When you get to know the real Powers, youngest child in a family of four, any schadenfreude dissipates, and what you’re left with is sheer admiration for this determined person who has known what she wanted to do since she was five years old.
In 1978, aged 17, Powers left Durban for the bright lights of Hillbrow, where people “could forget, if only momentarily, that they lived in repressive, conservative and deeply divided South Africa” and “reinvent themselves”. She was then the lead singer in an all-girl group, Pantha. They wanted to follow in the footsteps of Clout, the band that had huge success with Substitute. Managed by Eddie Eckstein, Pantha moved into the Hyde Park Hotel, where they were booked to play a regular gig. But they were terrible, and soon found themselves homeless and jobless.
They got another gig at the Bella Napoli in Hillbrow, and a flat in Ponte Tower. A couple of band members started dating, which was PJ’s first introduction to the lesbian scene. Oblivious to the fact she was one herself, she said to Eckstein, “Eddie, we can’t have lesbians in the band! It’s disgusting! Fire them!”
Eventually, it was Eckstein who was fired — the band felt it was his fault they’d had a series of bad gigs. Powers, having met Mike Fuller briefly before, decided to give him a call. Thus began the love/hate relationship that has followed her throughout the ups and downs of her career. And Powers pulls no punches in describing a rock’n’roll cliché, the manager who takes advantage of a talented young performer. Today, she is still in legal battles with Fuller.

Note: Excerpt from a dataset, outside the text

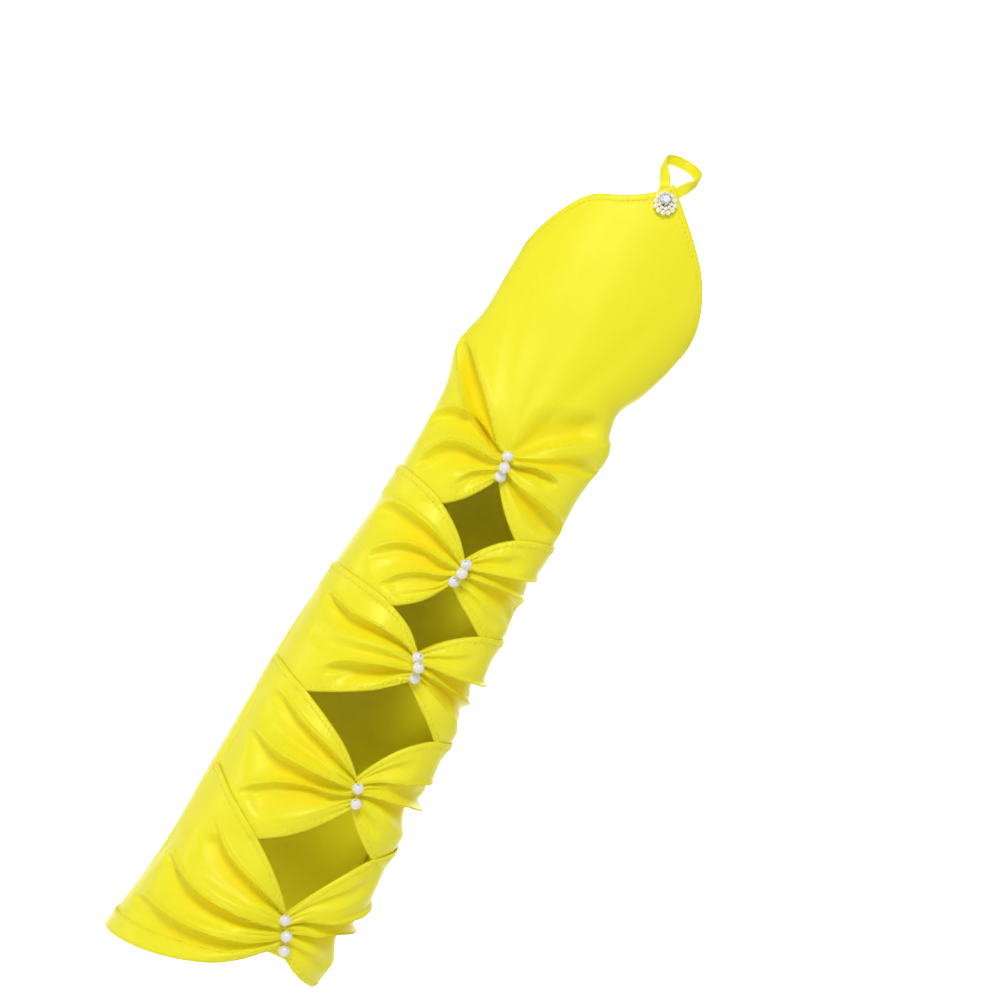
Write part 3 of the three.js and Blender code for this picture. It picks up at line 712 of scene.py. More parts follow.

The heart of this book is Powers’s trans- formation into Thandeka, which gave her an incredible sense of self and homecoming. She was first called the name at a concert in Soweto in 1982. She and the all-white male band Hotline had an inexplicable hit with You’re So Good To Me on the Radio Zulu charts and were subsequently invited to perform at Jabulani Stadium in Orlando. They were overwhelmed by the reception from the 40 000-strong crowd (packed into a 30 000-seat stadium). The event also saw the birth of her most famous hit, Jabulani. Her fellow band member George van Dyk penned the song, celebrating the day.
Despite the fame, Powers fell on bad times, essentially because she didn’t take responsibility for her finances. The lows were very low: performing at a Beares furniture store in unglamorous Estcourt. The highs, very high: appearing on the same bill as Eric Clapton at a concert in Maputo. “According to the local newspapers I ‘stole’ the show from Clapton, which I have to admit I did,” she says.
Her biography is packed with personal detail, including her battles with weight issues and alcoholism, and her relationships with various women. What most impresses, though, is the honesty with which she tells her story — even if, at times, it comes across as blowing her own horn. Thandeka remains the loved one.